**EXERCISE BRIEF**.
Write out the data again in full, exactly as it reads.

**SOURCE DATA**.
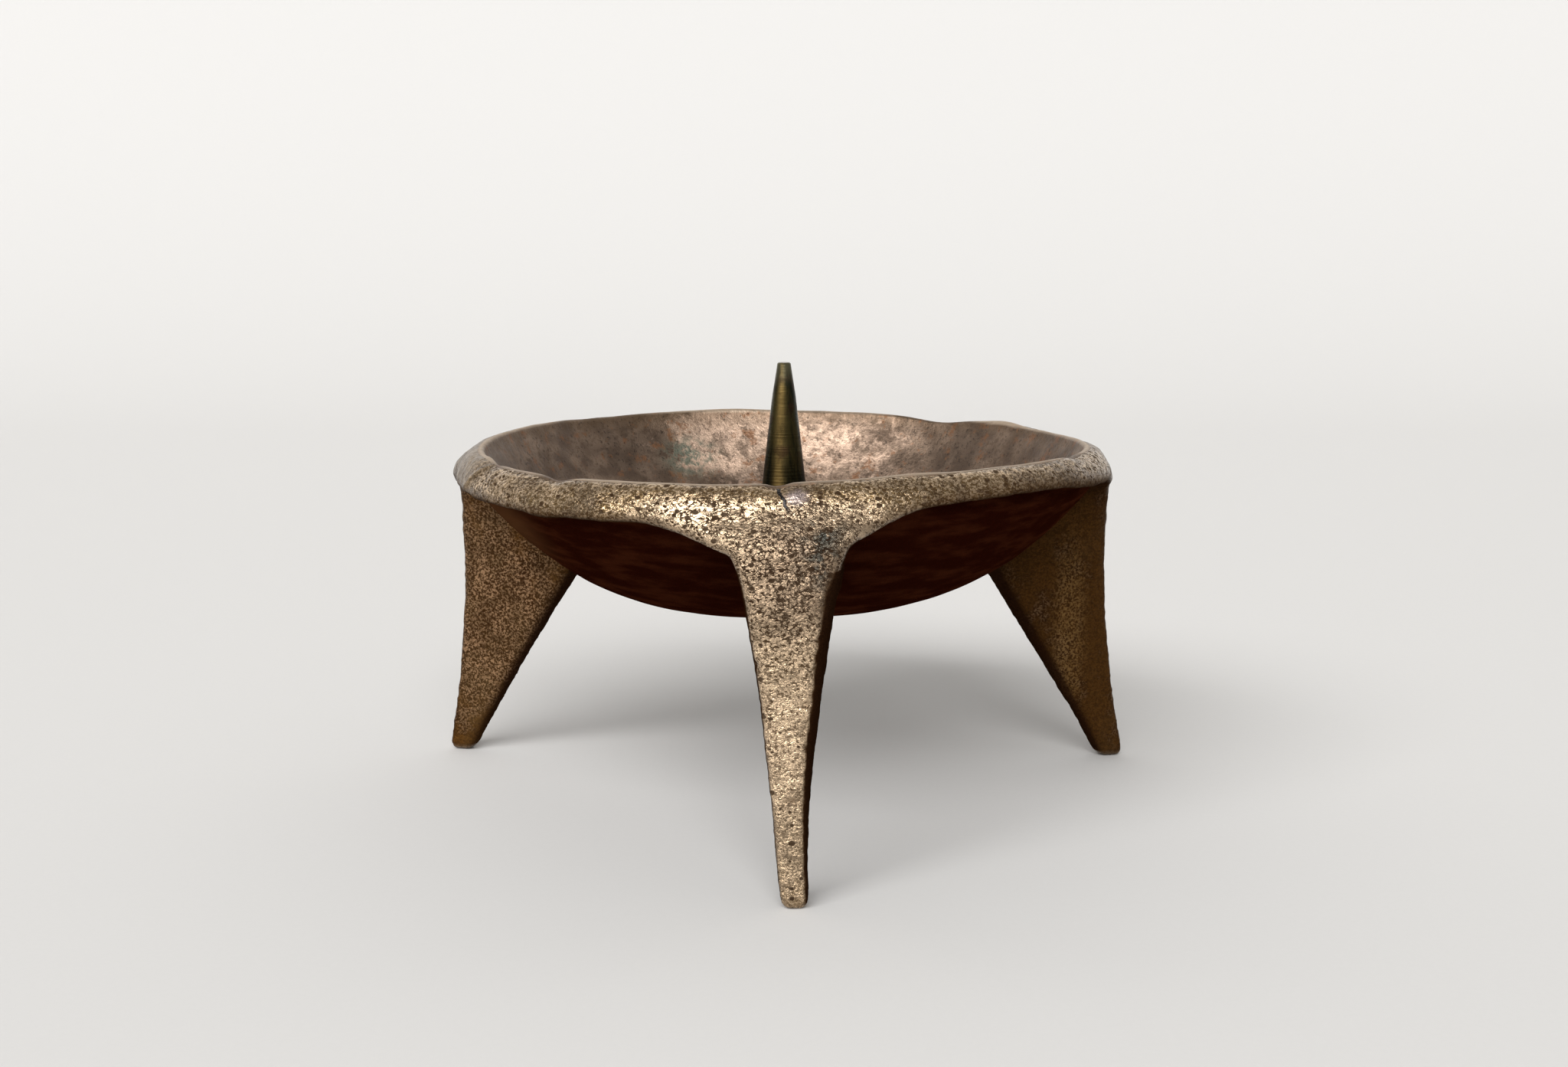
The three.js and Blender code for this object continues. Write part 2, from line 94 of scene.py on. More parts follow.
# Each leg, with lengths in metres and angles in degrees:
#   angle, twist: direction from the bowl's axis with 0 in front, and turn of the blade
#   lean, bend: how far the foot stands to the side, and the height below which it does
#   reach, broad: how much farther out the foot stands, and how much its blade grows inwards
#   neck, spread: width under the band, and how late the width grows towards it
#   sway: sideways bow at half height
#   deeper, corner, bead: inner edge's depth, round of its upper corner, and fillet under the bowl
#   ear, out, profile: half width of the band's ear over the leg, its share and its section
#   tuck, blend: how far the neck stays inside the band's face, and over which height it gets there
#   worn, painted_shade, bare: turn of the rubbed side, painted shade on the other sides, and width of the
#       silvery end, a painted reflection over a brushed grain
LEGS = {
    "leg_front": {
        "angle": 0.0, "twist": 9.0, "lean": 1.6 * MM, "bend": 30 * MM, "reach": 0.0, "broad": 0.0,
        "neck": 21.0 * MM, "spread": 1.8, "sway": 0.4 * MM,
        "deeper": 0.0, "corner": 0.0, "bead": 0.5 * MM,
        "ear": 24, "out": 1.0, "profile": "sloping", "tuck": 0.2 * MM, "blend": 6.5 * MM,
        "worn": -15, "painted_shade": 1.0, "bare": 0,
    },
    "leg_left": {
        "angle": -111.0, "twist": 0.0, "lean": 0.0, "bend": 60 * MM, "reach": 0.0, "broad": 0.0,
        "neck": 17.5 * MM, "spread": 2.5, "sway": 0.0,
        "deeper": 0.8 * MM, "corner": 0.5 * MM, "bead": 3.0 * MM,
        "ear": 20, "out": 1.0, "profile": "shelf", "tuck": 0.6 * MM, "blend": 10.6 * MM,
        "worn": 0, "painted_shade": 0.0, "bare": 50,
    },
    "leg_right": {
        "angle": 110.0, "twist": 2.0, "lean": -3.4 * MM, "bend": 60 * MM,
        "reach": -1.4 * MM, "broad": 1.5 * MM, "neck": 17.5 * MM, "spread": 2.5, "sway": 0.0,
        "deeper": 1.1 * MM, "corner": 3.6 * MM, "bead": 2.0 * MM,
        "ear": 20, "out": 0.9, "profile": "shelf", "tuck": 0.6 * MM, "blend": 10.6 * MM,
        "worn": 0, "painted_shade": 0.42, "bare": 33,
    },
}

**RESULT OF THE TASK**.
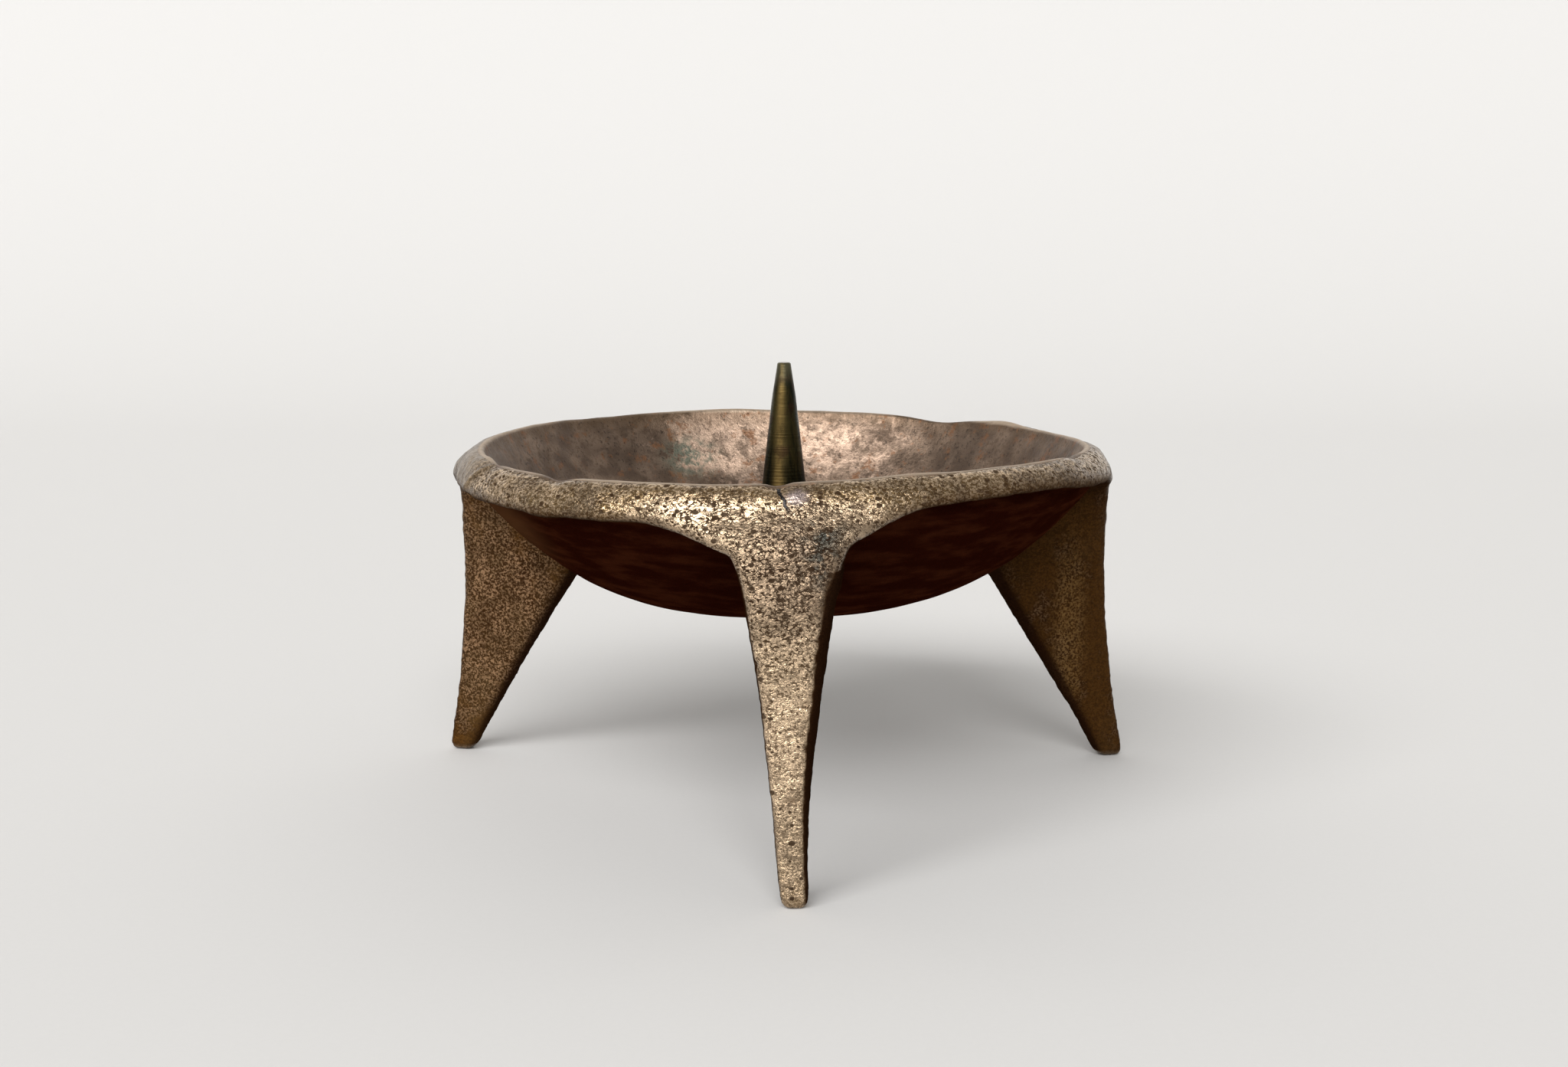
The three.js and Blender code for this object continues. Write part 2, from line 94 of scene.py on. More parts follow.
# Each leg, with lengths in metres and angles in degrees:
#   angle, twist: direction from the bowl's axis with 0 in front, and turn of the blade
#   lean, bend: how far the foot stands to the side, and the height below which it does
#   reach, broad: how much farther out the foot stands, and how much its blade grows inwards
#   neck, spread: width under the band, and how late the width grows towards it
#   sway: sideways bow at half height
#   deeper, corner, bead: inner edge's depth, round of its upper corner, and fillet under the bowl
#   ear, out, profile: half width of the band's ear over the leg, its share and its section
#   tuck, blend: how far the neck stays inside the band's face, and over which height it gets there
#   worn, painted_shade, bare: turn of the rubbed side, painted shade on the other sides, and width of the
#       silvery end, a painted reflection over a brushed grain
LEGS = {
    "leg_front": {
        "angle": 0.0, "twist": 9.0, "lean": 1.6 * MM, "bend": 30 * MM, "reach": 0.0, "broad": 0.0,
        "neck": 21.0 * MM, "spread": 1.8, "sway": 0.4 * MM,
        "deeper": 0.0, "corner": 0.0, "bead": 0.5 * MM,
        "ear": 24, "out": 1.0, "profile": "sloping", "tuck": 0.2 * MM, "blend": 6.5 * MM,
        "worn": -15, "painted_shade": 1.0, "bare": 0,
    },
    "leg_left": {
        "angle": -111.0, "twist": 0.0, "lean": 0.0, "bend": 60 * MM, "reach": 0.0, "broad": 0.0,
        "neck": 17.5 * MM, "spread": 2.5, "sway": 0.0,
        "deeper": 0.8 * MM, "corner": 0.5 * MM, "bead": 3.0 * MM,
        "ear": 20, "out": 1.0, "profile": "shelf", "tuck": 0.6 * MM, "blend": 10.6 * MM,
        "worn": 0, "painted_shade": 0.0, "bare": 50,
    },
    "leg_right": {
        "angle": 110.0, "twist": 2.0, "lean": -3.4 * MM, "bend": 60 * MM,
        "reach": -1.4 * MM, "broad": 1.5 * MM, "neck": 17.5 * MM, "spread": 2.5, "sway": 0.0,
        "deeper": 1.1 * MM, "corner": 3.6 * MM, "bead": 2.0 * MM,
        "ear": 20, "out": 0.9, "profile": "shelf", "tuck": 0.6 * MM, "blend": 10.6 * MM,
        "worn": 0, "painted_shade": 0.42, "bare": 33,
    },
}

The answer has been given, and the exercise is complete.